ShipOS was first announced in December 2025, and the current news is the addition of Keel to the existing arrangement with Palantir.
"By leveraging Palantir's AI-powered ShipOS, we are taking meaningful steps to accelerate our schedules, streamline operations and enhance collaboration across the supply chain," said Keel CEO Brian Carter.
When ShipOS kicked off, 79th Secretary of the Navy John C. Phelan described the initiative as more than a software rollout—saying it "puts Palantir's cutting-edge tools in the hands of decision makers at every level" by providing real-time visibility across the supply chain.
A Proof of Concept Running Parallel to a Bigger Policy Push
Recently, President Trump signed an executive order calling for the rebuilding of the U.S. Navy's fleet.
The centerpiece of the effort is America's Maritime Action Plan (MAP), which will be supported by billions of dollars in federal funding.
While ShipOS isn't formally part of MAP, both programs fall under the Navy's Maritime Industrial Base workstream, which MAP treats as central to its revitalization approach. ShipOS appears complementary to several MAP objectives, including:
- Addressing the decline in domestic shipbuilding capacity
- Modernizing shipyards through digital tools and integrated data systems
- Demonstrating meaningful efficiency gains in production planning and execution
In short, think of ShipOS as an operational, AI-driven proof of concept running alongside MAP's broader policy and funding framework. MAP sets national strategy; ShipOS is already executing a key piece of it on the ground.

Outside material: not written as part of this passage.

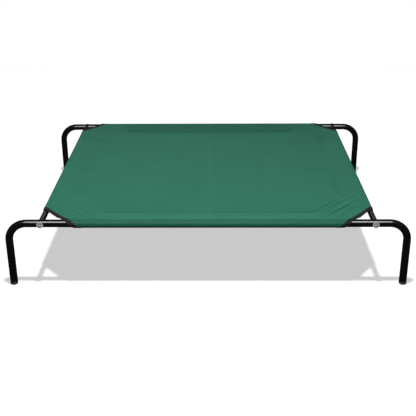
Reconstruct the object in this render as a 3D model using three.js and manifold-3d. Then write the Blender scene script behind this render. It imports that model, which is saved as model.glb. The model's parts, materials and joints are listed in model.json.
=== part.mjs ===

What the Skeptics May Be Missing
Palantir skeptics will note this is a government deal, and for them that underscores a perceived Achilles' heel: Palantir's reliance on U.S. government contracts.
Consider that concern in two ways. First, even if it's "only" a government contract, it's a sizable one. Valued at $448 million, it would represent over a quarter of Palantir's 2025 government revenue of $1.855 billion, which supports the view that meaningful growth remains available for Palantir.
Second, the work Palantir will perform—integrating operational data, reducing bottlenecks, compressing planning cycles and improving supplier coordination—has direct commercial applications. Three years ago the commercial side of Palantir's business was virtually nonexistent; as of the company's last earnings report, it accounts for nearly 45% of Palantir's revenue.
Palantir has moved beyond its early reputation as a black box used only for military surveillance.
PLTR Technical Setup: Key Levels to Watch
PLTR stock is up more than 15% in the last month.
Not surprisingly, investors have rotated back into the stock after the United States and Israel began military action against Iran.
That said, price action has consolidated over the past two weeks, reflecting broader market uncertainty and ongoing debate over Palantir's valuation.
Over the long haul, the bull case for Palantir remains intact.
The analyst consensus price target is around $195—roughly 2% higher than before the most recent rally. UBS recently reiterated its Buy rating and lifted its target to $200 from $180, and Dan Ives of Wedbush maintained his Outperform rating with a $230 target.
In the short term, the 50-day simple moving average (SMA) may be pivotal. Despite recent volatility, the stock has stayed close to that level. A convincing, sustained move above the 50-day SMA will likely be required for the next leg higher to begin.